Women with ADHD, autism, or other neurodivergences often experience intimacy differently:
- Sensory profiles: Light touch can feel unbearable, while deep pressure is grounding. One woman’s pleasure is another’s overwhelm.
- Rejection sensitive dysphoria: Fear of being unwanted magnifies the risk of intimacy. A simple “not tonight” can land like abandonment.
- Masking: Years of performing “normal” can leak into sex. Intimacy becomes another role to play rather than a place to be authentic.
But here’s the other side: when a neurodivergent woman feels safe, seen, and respected, intimacy can be astonishingly creative, playful, and deep. Neurodiversity doesn’t flatten desire. It reshapes it into something richer.
Why this matters
Understanding these motivators changes the game.
- It reduces misinterpretations. Instead of assuming rejection, you start recognising stress, biology, or neurodivergence for what it is.
- It improves communication. Couples who talk openly about sex — motivations, needs, fears — have more satisfying intimacy.
- It strengthens long-term relationships. Early passion feels effortless. But when life stress, biology, or masking enter the picture, passion only survives if partners adapt.

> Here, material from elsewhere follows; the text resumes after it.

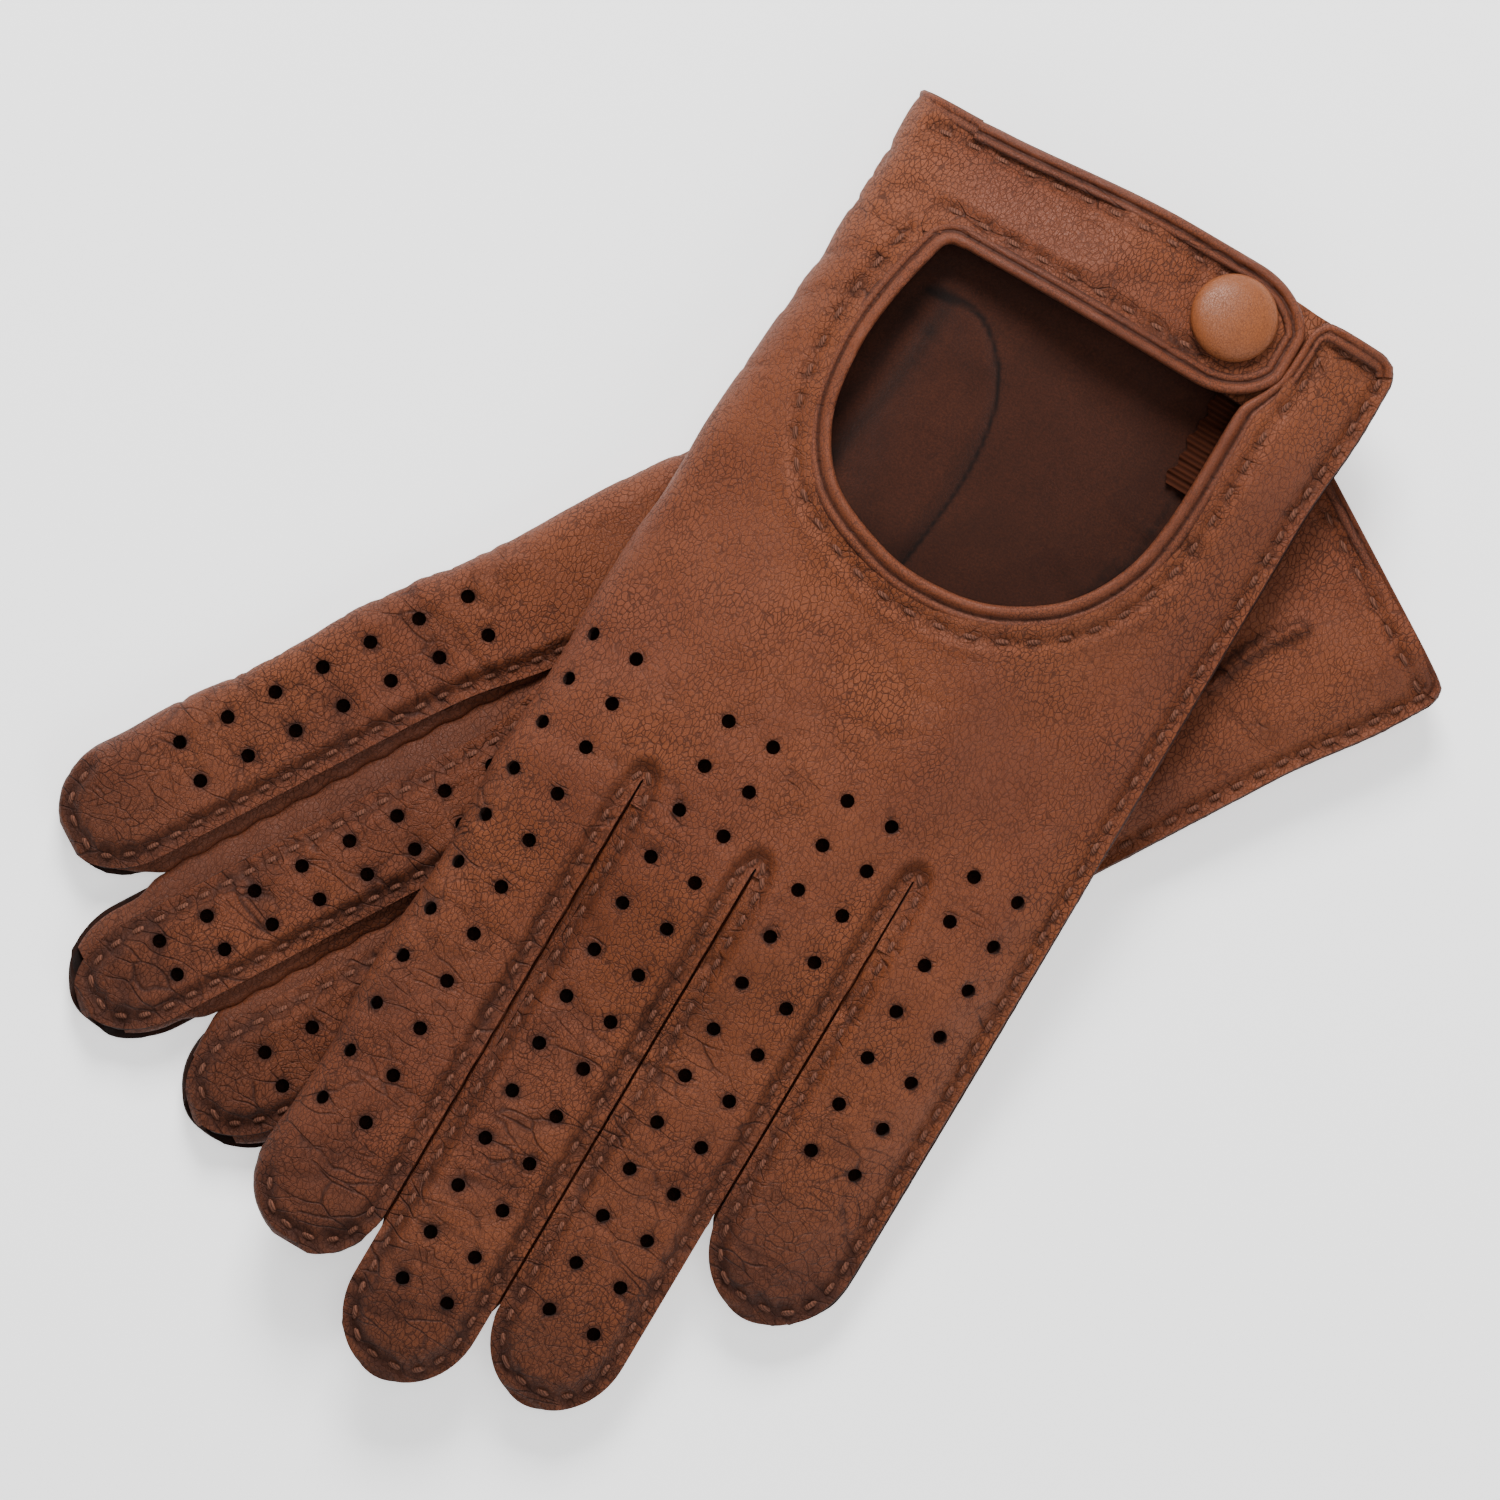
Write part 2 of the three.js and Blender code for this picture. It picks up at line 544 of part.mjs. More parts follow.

- It builds empathy. When you understand that intimacy isn’t random, you stop blaming and start connecting.
Practical steps
- Ask, don’t guess. Instead of sulking, say: “I miss being close to you. Can we talk about what feels good right now?”
- Adapt with age. For midlife couples, invest in lubricants, patience, and emotional closeness. For younger couples, recognise the social pressures she may be navigating.
- Honour sensory needs. If she’s neurodivergent, ask what feels soothing or overwhelming. A weighted blanket might be sexier than lingerie.
- See intimacy as evolving. What worked at 25 won’t necessarily work at 45. The goal isn’t to cling to the past but to grow into new ways of connecting.
Leave a smudge
Here’s the truth I’ve come to: intimacy is never a puzzle you solve once. It shifts with biology, with stress, with age, with neurotype. You’ll never map it perfectly — and maybe that’s the point. A little mystery keeps desire alive.
So don’t assume. Don’t withdraw. Don’t give up. Keep asking, keep learning, keep leaning in. Because the question isn’t “Does she want me?” The better question is: “What does intimacy mean for her, right now, at this stage, in this body, in this life?”
And that, my friends, is where connection begins.
📚 References
Meston, C. M., & Buss, D. M. (2007). Why humans have sex. Archives of Sexual Behavior, 36(4), 477–507. https://doi.org/10.1007/s10508-007-9175-2
Pfaus, J. G. (2009). Pathways of sexual desire. The Journal of Sexual Medicine, 6(6), 1506–1533. https://doi.org/10.1111/j.1743-6109.2009.01309.x
DeLamater, J., & Sill, M. (2005). Sexual desire in later life. Journal of Sex Research, 42(2), 138–149. https://doi.org/10.1080/00224490509552267
Attwood, T., & Garnett, M. (2019). Sexuality and relationship issues for women on the autism spectrum. Jessica Kingsley Publishers.